À titre de comparaison, l'entrée des soirées organisées via Wyylde ou Gleese, est facturée à 50, 70 ou 100 euros, avec les personnes conviées qui ne viennent pas les mains vides. Un couple a par exemple loué un loft parisien pour deux soirs à "un peu moins de 600 euros" pour un anniversaire. Chaque soirée a réuni une centaine de personnes, qui devaient apporter une bouteille de champagne.

La plupart des organisateurs se contentent de fournir le lieu, quelques petits fours et des bouteilles d'alcool fort. Uns soirée leur rapporte ainsi en moyenne entre 3.000 et 5.000 euros. Mais ces soirées représentent un véritable manque à gagner pour les clubs libertins, d'autant plus que les organisateurs ne payent pas de charges.

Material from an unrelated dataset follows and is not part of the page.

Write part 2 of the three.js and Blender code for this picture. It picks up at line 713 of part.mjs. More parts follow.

"Il est tout à fait légitime que des gens s'invitent entre eux et il y a aussi des gens sérieux qui ont monté des structures officielles qui ne posent aucun souci. Mais ceux qui s'improvisent organisateurs sans aucune obligation légale, aucune règle de sécurité et qui font tout payer en espèces sans déclarer ni salaires ni TVA posent un vrai problème d'iniquité. Nous sommes des PME étragnlées de charges quand eux échappent à tout", a déploré le patron d'un restaurant libertin.

Les organisateurs parviennent en effet à échapper à la loi, notamment en annonçant le prix d'entrée comme "une participation aux frais".

Une question de preuves

Comme d'autres, il reproche l'absence de réaction d'un point de vue légal dans ce milieu, surtout que certains gérants risquent la faillite. Le patron du Strip, qui a rappelé à la loi les sites Wyylde et Gleese par courrier, a par exemple alerté la mairie de Neuilly-Plaisance (Seine-Saint-Denis) cet été concernant des soirées organisées dans un pavillon du quartier du plateau d'Avron. Mais il n'a pas obtenu gain de cause.

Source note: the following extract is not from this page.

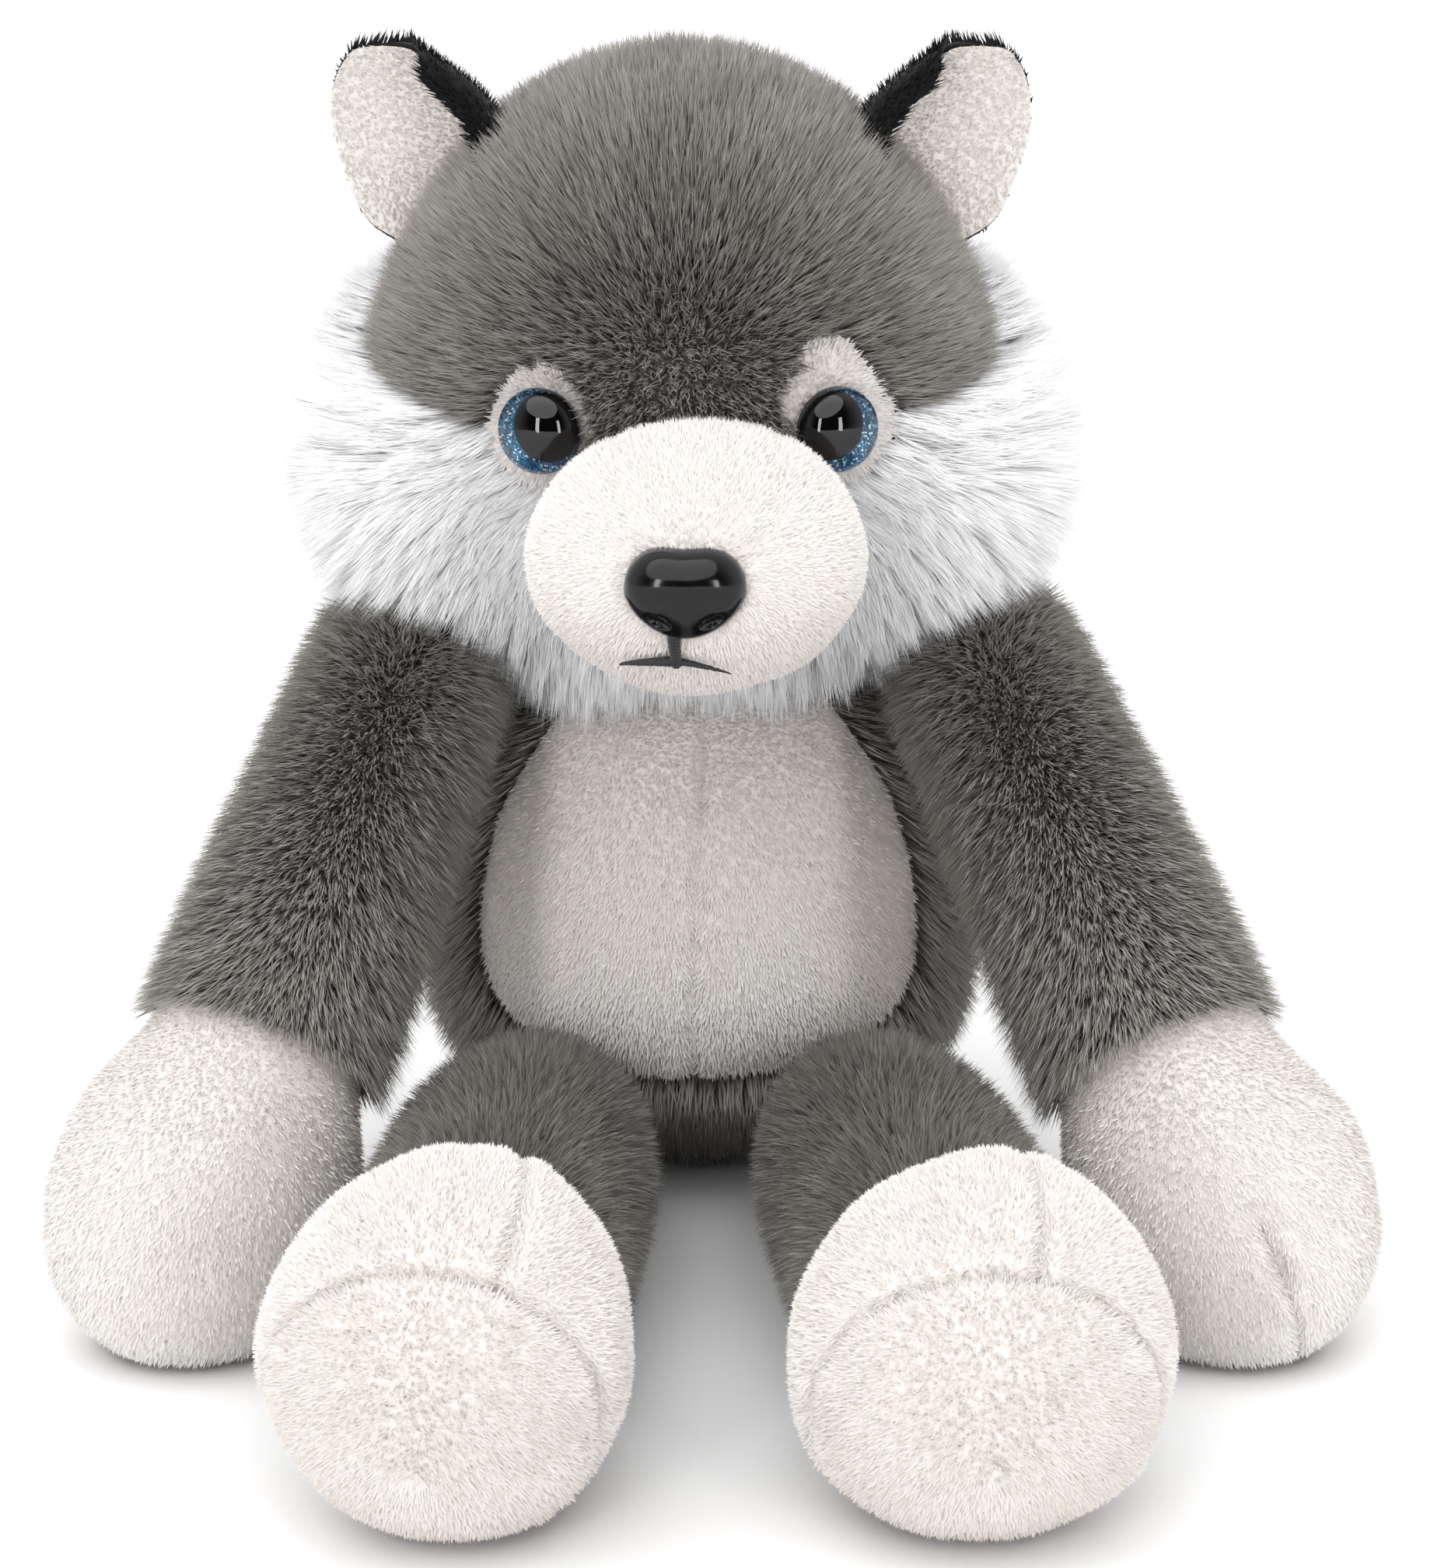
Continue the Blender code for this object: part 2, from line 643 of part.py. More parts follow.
def build_muzzle():
    form = Form(muzzle_skin, lambda row: MUZZLE_CENTRE, 0.0, 180.0)
    rows = muzzle_rows()[1:-2]

    def short(row, col):
        return SHORT_PILE

    def top_columns(row):
        edge = gusset_edge(row) - muzzle_turn(row)
        return spread(-edge, edge, 5)

    pieces = [panel("muzzle_top", form, rows, top_columns, short, "white_short_pile")]
    for side, word in ((1, "left"), (-1, "right")):
        pieces.append(panel("muzzle_side_" + word, form, rows,
                            lambda row, s=side: [s * c for c in spread(gusset_edge(row) + muzzle_turn(row),
                                                                       180.0, 6)],
                            short, "white_short_pile", side=side))
    return form, pieces


def nose_shape(angle, radius):
    """Wide and flat at the top, narrower below."""
    high = math.cos(angle)
    squareness = 1.0 / (abs(math.sin(angle)) ** 2.6 + abs(math.cos(angle)) ** 2.6) ** (1 / 2.6)
    wide = NOSE_WIDTH / 2 * (1.0 + 0.12 * high) / (NOSE_HEIGHT / 2)
    return radius * squareness * math.hypot(wide * math.sin(angle), math.cos(angle))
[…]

"Vous estimez que ces soirées sont constitutives de plusieurs infractions (...) mais les policiers municipaux n'ont constaté aucun trouble à l'ordre public", lui a répondu le maire, Christian Demuynck (LR) en juillet, ajoutant qu'il "ne prendra pas de mesure, sauf s'il était saisi par le procureur".

"Le plus difficile est de réunir des preuves des diverses infractions", ont expliqué Me Gwenaëlle Philippe et Me Charlotte Devain, les avocates défendant les intérêts du club Strip. "Mais il y a sans aucun doute fraude fiscale, travail dissimulé et, évidemment, une concurrence déloyale", ont-elles ajouté. Or, le seul moyen de démontrer le bénéfice que les organisateurs tirent de ces soirées serait d'y participer. C'est le seul moyen d'avoir leur adresse et leur nom, ont précisé les avocates, car ils se cachent derrière des pseudos sur les sites web.

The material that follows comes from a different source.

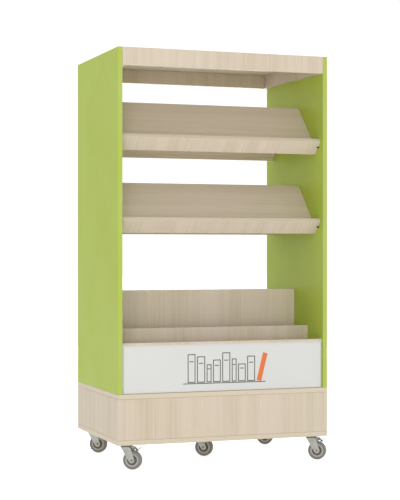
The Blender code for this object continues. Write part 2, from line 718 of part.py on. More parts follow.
def build_pedal(name, pivot):
    """Foot brake: barrel and pin between the ears, shoe over the tyre and foot plate behind."""
    width = 2 * (BRAKE_EAR_SPREAD - RUNNING_CLEARANCE)
    mesh = outline_mesh(name, [pedal_outline()], width)
    mesh.transform(LAY_TO_AXLE)
    pedal = add_part(name, mesh, "zinc_steel", parent=pivot)
    plate = outline_mesh(name + "_plate", [foot_plate_outline()], PEDAL_WIDTH)
    plate.transform(LAY_TO_AXLE)
    join_solid(pedal, add_cutter(name + "_plate", plate, parent=pivot))
    shoe = outline_mesh(name + "_shoe", [shoe_outline()], width - 2 * SHEET_OFFSET)
    shoe.transform(LAY_TO_AXLE)
    join_solid(pedal, add_cutter(name + "_shoe", shoe, parent=pivot))
    head_start = BRAKE_EAR_SPREAD + BRAKE_EAR_SHEET + RUNNING_CLEARANCE
    head_end = head_start + BRAKE_PIN_HEAD_HEIGHT
    upper = [
        (0.0, head_end),
        (BRAKE_PIN_HEAD_RADIUS, head_end),
        (BRAKE_PIN_HEAD_RADIUS, head_start),
        (BRAKE_PIN_RADIUS, head_start),
    ]
    lower = [(r, -z) for r, z in reversed(upper)]
    pin_mesh = profile_mesh(name + "_pin", upper + lower, closed=False)
    pin = add_cutter(name + "_pin", pin_mesh, parent=pivot, matrix=LAY_TO_AXLE)
    turn_profile(pin, ARC_STEPS)
    join_solid(pedal, pin)


def build_caster(place, kingpin, braked):
    """One swivel caster under the plinth."""
    swivel = add_empty(place + "_swivel_axis", (kingpin[0], kingpin[1], 0.0), turn=CASTER_TURN)
    wheel = add_empty(place + "_wheel_axis", (CASTER_TRAIL, 0.0, WHEEL_RADIUS), parent=swivel)
    build_plate(place + "_caster_plate", kingpin)
    build_race(place + "_caster_race", kingpin)
    build_fork(place + "_caster_fork", swivel, braked)
    build_core(place + "_wheel_core", wheel)
    build_tyre(place + "_tyre", wheel)
    build_axle(place + "_axle", swivel)
    if braked:
        spot = (BRAKE_PIVOT_REACH, 0.0, BRAKE_PIVOT_Z)
        build_pedal(place + "_brake_pedal", add_empty(place + "_brake_axis", spot, parent=swivel))


def build_casters():
    """A caster near each corner of the plinth and one under its middle."""
    front_x = HALF_WIDTH - CASTER_INSET
    reach_y = HALF_DEPTH - CASTER_INSET
    build_caster("front_left", (-front_x, -reach_y), braked=True)
    build_caster("front_right", (front_x, -reach_y), braked=True)
    build_caster("rear_left", (REAR_LEFT_END_INSET - HALF_WIDTH, reach_y), braked=False)
    build_caster("rear_right", (HALF_WIDTH - REAR_RIGHT_END_INSET, reach_y), braked=False)
    build_caster("centre", CENTRE_CASTER, braked=False)


clear_scene()
PARTS = new_collection("book_cart")
CUTTERS = new_collection("cutters")
build_base()
build_side_panels()
build_top()
build_shelves()
build_bin()
build_sign_panels()
build_casters()
bpy.context.view_layer.update()
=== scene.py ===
"""Looks of a double-sided display cart for books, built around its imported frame.

The boards are laminated panels with eased, banded edges; the casters have a bent steel fork, a
moulded wheel and, at the front, a foot brake. Everything is in metres, in the frame of the cart:
+Z up, the floor at zero, the front of the cart facing -Y.
"""

import json
import math

import bmesh
import bpy
import numpy as np
from bpy.props import FloatProperty, FloatVectorProperty, IntProperty, PointerProperty
from mathutils import Matrix, Vector


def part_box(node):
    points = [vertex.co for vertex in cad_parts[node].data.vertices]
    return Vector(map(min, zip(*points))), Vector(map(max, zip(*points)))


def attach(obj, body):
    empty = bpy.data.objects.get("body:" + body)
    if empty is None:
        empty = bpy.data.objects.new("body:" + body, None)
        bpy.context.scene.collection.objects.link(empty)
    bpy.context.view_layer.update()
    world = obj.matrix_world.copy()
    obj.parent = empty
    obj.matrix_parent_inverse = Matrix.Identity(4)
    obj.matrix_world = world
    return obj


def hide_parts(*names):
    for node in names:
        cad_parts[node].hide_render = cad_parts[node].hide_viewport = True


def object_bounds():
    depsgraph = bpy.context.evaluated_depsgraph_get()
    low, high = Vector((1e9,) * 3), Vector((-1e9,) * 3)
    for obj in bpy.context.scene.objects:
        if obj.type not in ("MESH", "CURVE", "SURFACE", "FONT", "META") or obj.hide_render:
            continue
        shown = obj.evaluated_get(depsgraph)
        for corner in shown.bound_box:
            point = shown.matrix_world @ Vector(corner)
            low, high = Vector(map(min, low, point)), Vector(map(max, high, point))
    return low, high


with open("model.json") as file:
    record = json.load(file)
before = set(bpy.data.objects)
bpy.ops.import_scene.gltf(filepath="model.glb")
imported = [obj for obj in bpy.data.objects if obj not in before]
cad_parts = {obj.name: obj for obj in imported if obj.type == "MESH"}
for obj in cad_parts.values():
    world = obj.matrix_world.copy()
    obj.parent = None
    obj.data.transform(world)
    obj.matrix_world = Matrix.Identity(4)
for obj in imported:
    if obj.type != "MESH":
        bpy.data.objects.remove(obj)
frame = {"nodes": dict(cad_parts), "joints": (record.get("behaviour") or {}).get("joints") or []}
CAD_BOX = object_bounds()

bl_info = {
    "name": "Book Cart",
    "version": (1, 0, 0),
    "blender": (4, 5, 0),
    "location": "View3D > Sidebar > Book Cart",
    "description": "Builds the looks of a double-sided display cart for books",
    "category": "Object",
}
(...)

"Et la justice ne peut pas enquêter sur les centaines d'organisateurs qui récoltent quelques milliers d'euros chacun", ont-elles fait savoir. Raison pour laquelle le gérant du Strip veut obliger Wyylde et Gleese à réguler. La fédération Snef prévoit d'ailleurs d'entamer des actions judiciaires à l'encontre des organisateurs si elle juge la réponse des deux sites insatisfaisante. Elle saisira également la préfecture de police de Paris.